» **PROBLEM DESCRIPTION**: Gather all lines from the material that contain the word "caption".

» **DATASET RECORDS**:

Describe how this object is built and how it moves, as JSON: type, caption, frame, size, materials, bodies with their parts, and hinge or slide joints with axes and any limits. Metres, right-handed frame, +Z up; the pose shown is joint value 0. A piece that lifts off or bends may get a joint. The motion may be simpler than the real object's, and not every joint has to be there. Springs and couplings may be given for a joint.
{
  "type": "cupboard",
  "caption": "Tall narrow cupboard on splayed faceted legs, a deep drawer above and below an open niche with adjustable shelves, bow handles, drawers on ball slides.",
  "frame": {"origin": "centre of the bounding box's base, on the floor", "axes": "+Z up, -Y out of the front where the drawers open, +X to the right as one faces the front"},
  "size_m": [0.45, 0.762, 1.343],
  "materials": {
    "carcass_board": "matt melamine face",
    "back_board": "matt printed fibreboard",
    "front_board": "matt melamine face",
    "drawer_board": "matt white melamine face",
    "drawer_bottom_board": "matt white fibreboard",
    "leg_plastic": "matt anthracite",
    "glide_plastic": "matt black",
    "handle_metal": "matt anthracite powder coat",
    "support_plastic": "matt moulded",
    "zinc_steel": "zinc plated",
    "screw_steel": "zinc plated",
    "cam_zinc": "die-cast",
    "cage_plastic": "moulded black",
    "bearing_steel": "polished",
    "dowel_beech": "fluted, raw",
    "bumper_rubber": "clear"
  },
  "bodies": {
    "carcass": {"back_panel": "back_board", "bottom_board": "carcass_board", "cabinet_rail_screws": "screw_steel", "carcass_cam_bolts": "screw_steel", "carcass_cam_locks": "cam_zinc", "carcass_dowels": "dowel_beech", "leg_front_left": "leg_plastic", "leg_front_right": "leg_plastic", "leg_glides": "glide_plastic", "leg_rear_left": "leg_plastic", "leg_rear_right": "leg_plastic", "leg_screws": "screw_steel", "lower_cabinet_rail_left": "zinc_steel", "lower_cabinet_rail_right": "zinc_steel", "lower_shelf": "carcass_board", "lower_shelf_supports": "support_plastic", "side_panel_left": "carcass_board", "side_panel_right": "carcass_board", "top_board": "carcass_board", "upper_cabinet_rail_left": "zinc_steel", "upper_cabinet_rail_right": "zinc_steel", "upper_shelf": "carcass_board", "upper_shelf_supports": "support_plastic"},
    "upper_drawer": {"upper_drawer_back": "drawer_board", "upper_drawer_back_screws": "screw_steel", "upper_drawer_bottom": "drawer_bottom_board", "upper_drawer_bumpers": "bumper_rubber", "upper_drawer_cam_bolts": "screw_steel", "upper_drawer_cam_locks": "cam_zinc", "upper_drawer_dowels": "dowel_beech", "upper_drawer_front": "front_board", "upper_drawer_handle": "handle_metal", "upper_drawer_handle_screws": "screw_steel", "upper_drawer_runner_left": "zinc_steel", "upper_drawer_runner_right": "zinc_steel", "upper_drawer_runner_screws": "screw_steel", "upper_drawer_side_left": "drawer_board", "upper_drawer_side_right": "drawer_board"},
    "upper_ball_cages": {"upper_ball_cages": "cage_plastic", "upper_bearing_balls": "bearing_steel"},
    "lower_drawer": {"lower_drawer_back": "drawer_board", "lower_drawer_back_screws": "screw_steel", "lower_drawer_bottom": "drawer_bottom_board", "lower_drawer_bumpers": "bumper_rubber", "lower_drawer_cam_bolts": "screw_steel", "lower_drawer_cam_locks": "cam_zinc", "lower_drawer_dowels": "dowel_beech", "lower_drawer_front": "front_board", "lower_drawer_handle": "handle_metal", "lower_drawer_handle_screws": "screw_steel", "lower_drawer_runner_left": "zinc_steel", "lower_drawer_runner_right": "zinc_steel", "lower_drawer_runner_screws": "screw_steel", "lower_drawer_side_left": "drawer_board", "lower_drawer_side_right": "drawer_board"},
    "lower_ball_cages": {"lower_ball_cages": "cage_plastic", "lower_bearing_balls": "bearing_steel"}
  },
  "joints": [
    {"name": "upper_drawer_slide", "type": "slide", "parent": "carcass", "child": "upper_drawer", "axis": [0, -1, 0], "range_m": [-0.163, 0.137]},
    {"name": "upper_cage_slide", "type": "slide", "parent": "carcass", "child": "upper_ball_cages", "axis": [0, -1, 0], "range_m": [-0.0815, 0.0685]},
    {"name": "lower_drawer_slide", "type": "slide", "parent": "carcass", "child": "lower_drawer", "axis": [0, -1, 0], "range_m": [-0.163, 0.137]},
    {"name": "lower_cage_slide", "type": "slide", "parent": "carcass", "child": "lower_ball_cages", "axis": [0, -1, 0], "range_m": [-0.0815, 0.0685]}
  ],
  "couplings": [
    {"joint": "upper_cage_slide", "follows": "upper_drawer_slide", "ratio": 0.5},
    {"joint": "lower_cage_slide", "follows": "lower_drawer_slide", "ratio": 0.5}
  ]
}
---
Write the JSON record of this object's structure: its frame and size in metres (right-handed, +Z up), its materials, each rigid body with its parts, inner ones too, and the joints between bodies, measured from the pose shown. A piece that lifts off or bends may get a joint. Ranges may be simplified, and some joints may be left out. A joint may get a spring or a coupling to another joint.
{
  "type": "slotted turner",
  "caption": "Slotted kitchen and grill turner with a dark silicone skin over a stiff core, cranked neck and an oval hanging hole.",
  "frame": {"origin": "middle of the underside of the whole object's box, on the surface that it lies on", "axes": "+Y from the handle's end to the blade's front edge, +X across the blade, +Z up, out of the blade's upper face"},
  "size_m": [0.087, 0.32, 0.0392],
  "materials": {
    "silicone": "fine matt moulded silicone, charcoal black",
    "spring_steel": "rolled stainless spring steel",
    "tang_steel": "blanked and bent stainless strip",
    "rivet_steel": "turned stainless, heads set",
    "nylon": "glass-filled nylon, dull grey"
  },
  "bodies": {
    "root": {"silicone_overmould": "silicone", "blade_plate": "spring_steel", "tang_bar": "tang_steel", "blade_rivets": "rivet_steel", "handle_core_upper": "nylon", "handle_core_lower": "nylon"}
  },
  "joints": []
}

» **RESPONSE TO THIS TASK**:
Describe how this object is built and how it moves, as JSON: type, caption, frame, size, materials, bodies with their parts, and hinge or slide joints with axes and any limits. Metres, right-handed frame, +Z up; the pose shown is joint value 0. A piece that lifts off or bends may get a joint. The motion may be simpler than the real object's, and not every joint has to be there. Springs and couplings may be given for a joint.
  "caption": "Tall narrow cupboard on splayed faceted legs, a deep drawer above and below an open niche with adjustable shelves, bow handles, drawers on ball slides.",
  "caption": "Slotted kitchen and grill turner with a dark silicone skin over a stiff core, cranked neck and an oval hanging hole.",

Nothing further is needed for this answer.